* **Prompt**: Report, as a bare number, how many lines of the material below contain the word "three".

* **Available records**:
━━━━━━━━

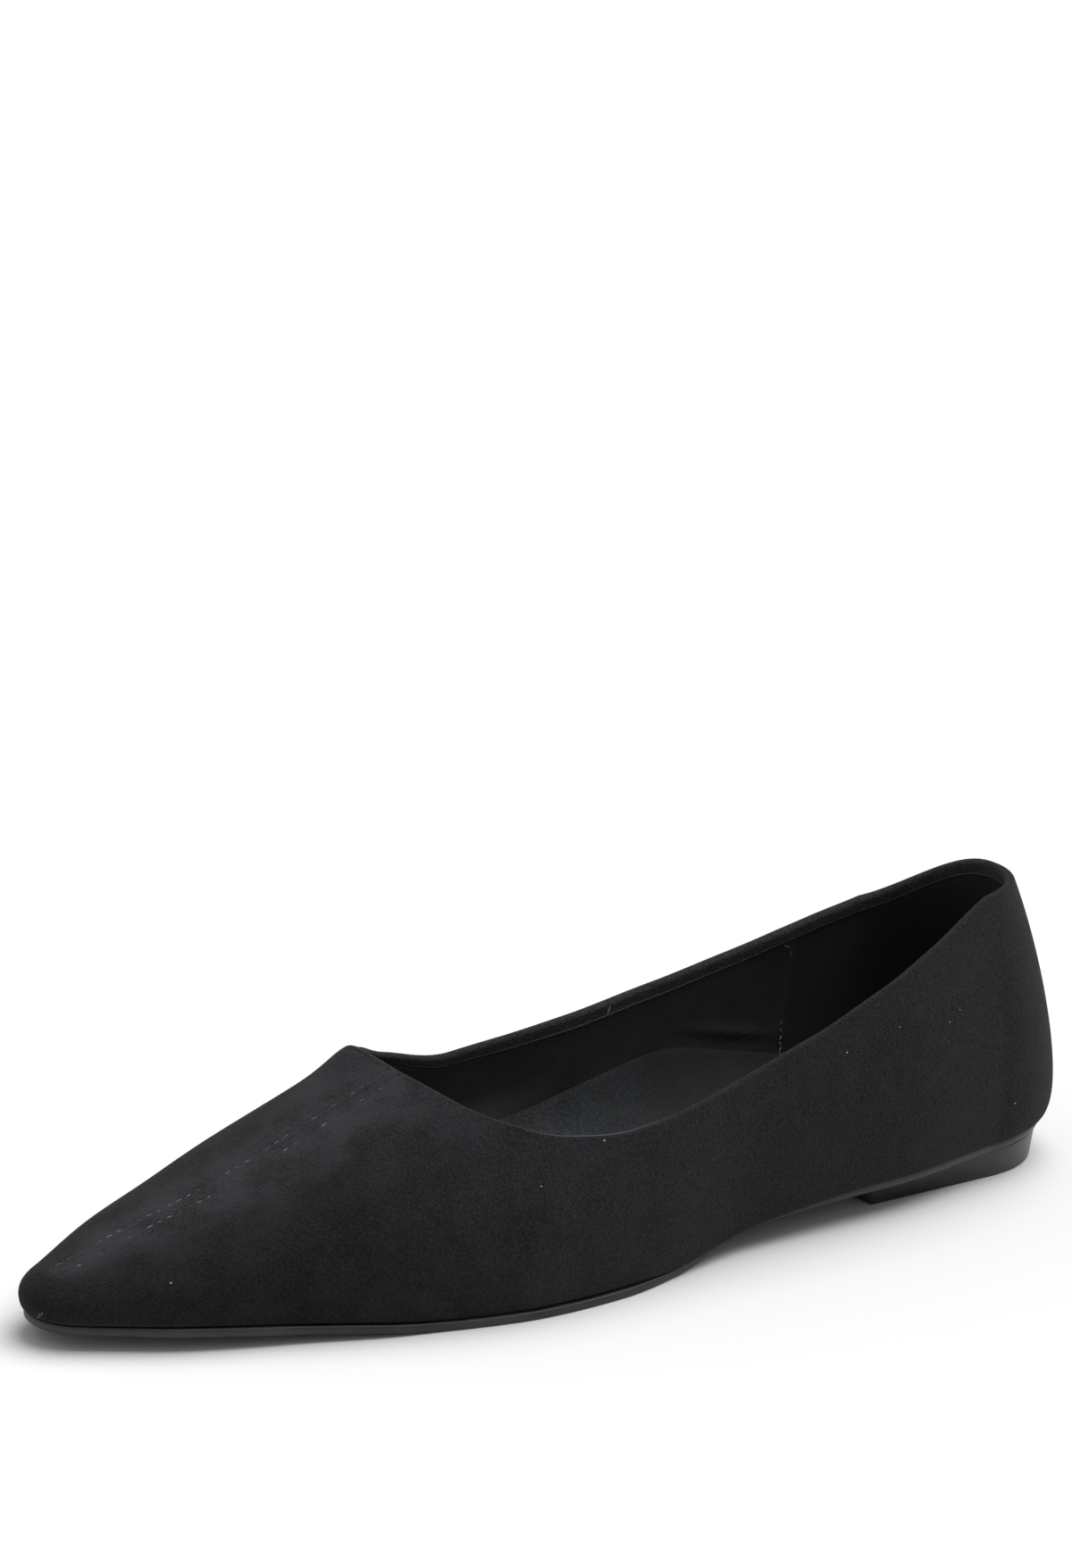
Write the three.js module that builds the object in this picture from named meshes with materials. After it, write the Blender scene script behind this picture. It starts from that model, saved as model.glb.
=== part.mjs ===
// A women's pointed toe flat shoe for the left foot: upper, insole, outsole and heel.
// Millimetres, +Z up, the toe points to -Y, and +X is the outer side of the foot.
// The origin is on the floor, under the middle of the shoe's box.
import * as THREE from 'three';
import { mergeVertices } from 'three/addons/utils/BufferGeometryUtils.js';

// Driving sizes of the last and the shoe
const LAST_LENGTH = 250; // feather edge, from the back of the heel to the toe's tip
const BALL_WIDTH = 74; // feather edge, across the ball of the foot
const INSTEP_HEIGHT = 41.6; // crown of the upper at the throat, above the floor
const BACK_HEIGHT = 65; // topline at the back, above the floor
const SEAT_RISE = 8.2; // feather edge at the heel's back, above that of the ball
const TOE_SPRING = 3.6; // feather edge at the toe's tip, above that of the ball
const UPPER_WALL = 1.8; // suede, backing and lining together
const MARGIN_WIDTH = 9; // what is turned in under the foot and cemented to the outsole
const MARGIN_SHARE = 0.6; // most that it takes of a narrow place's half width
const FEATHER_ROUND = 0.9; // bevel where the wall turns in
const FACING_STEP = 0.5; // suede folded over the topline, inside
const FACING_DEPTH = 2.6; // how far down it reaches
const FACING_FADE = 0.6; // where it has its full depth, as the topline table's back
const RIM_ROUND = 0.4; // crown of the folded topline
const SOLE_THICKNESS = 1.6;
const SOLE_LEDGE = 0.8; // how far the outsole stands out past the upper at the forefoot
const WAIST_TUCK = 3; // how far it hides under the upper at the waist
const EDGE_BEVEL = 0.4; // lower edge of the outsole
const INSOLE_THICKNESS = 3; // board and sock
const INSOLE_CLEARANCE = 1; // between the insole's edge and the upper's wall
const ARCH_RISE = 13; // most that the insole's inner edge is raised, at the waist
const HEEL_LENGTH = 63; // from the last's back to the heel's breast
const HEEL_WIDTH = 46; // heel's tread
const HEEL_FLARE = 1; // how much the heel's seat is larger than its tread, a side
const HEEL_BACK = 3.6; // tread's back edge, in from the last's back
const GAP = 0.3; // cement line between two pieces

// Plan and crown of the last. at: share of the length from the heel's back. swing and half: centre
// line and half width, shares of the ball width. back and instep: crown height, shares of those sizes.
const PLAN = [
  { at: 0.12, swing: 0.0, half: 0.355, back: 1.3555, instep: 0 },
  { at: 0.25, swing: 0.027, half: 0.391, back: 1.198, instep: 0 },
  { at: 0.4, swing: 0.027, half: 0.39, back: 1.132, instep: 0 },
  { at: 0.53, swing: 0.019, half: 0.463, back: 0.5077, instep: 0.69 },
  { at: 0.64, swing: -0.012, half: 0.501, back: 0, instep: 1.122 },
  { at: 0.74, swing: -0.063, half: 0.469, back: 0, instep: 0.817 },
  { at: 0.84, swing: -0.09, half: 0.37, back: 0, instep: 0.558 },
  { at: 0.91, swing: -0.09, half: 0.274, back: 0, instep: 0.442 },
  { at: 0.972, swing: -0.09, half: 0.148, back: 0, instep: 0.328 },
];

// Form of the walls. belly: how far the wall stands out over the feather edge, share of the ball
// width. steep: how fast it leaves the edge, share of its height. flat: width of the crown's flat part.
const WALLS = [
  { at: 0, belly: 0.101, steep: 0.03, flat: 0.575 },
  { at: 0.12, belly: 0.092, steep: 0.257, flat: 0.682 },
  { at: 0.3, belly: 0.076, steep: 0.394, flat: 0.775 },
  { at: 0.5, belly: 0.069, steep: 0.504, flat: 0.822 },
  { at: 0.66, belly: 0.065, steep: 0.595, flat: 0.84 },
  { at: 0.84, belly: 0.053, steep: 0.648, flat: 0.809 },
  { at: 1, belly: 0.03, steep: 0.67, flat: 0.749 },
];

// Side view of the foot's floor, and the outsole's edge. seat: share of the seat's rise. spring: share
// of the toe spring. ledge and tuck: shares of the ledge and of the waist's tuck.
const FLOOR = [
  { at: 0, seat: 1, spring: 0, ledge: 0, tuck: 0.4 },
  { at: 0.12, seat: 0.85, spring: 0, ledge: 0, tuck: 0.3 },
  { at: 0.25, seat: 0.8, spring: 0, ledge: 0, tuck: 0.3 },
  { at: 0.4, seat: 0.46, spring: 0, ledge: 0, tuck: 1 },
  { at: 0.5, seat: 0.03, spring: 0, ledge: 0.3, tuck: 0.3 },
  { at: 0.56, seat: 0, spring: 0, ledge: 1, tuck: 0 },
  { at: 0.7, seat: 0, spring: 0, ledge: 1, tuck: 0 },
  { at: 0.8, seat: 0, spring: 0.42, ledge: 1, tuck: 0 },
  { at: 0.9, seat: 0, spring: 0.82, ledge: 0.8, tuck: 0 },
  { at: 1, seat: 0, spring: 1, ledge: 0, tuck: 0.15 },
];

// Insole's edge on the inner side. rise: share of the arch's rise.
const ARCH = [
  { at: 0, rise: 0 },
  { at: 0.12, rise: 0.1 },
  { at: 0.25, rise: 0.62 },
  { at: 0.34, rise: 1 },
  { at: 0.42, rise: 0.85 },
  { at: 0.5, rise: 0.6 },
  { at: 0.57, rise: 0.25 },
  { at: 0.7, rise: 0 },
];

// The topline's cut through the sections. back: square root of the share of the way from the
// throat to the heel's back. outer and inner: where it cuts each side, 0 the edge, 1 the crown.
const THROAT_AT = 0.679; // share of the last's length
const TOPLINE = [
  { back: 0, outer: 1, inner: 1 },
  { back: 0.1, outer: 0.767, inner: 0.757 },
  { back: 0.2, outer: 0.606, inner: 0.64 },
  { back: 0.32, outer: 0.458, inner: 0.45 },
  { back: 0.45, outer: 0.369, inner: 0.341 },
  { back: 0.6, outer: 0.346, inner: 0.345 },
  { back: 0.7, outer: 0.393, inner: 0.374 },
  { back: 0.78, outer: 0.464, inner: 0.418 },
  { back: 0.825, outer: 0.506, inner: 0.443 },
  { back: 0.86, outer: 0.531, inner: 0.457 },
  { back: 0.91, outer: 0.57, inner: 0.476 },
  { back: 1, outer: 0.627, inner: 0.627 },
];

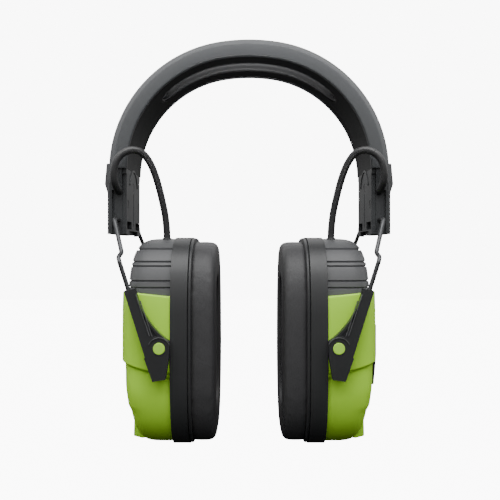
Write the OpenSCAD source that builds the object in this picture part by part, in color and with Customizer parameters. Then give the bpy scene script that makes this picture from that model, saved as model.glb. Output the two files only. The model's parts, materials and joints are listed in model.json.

━━━━━━━━

* **Solution**: 3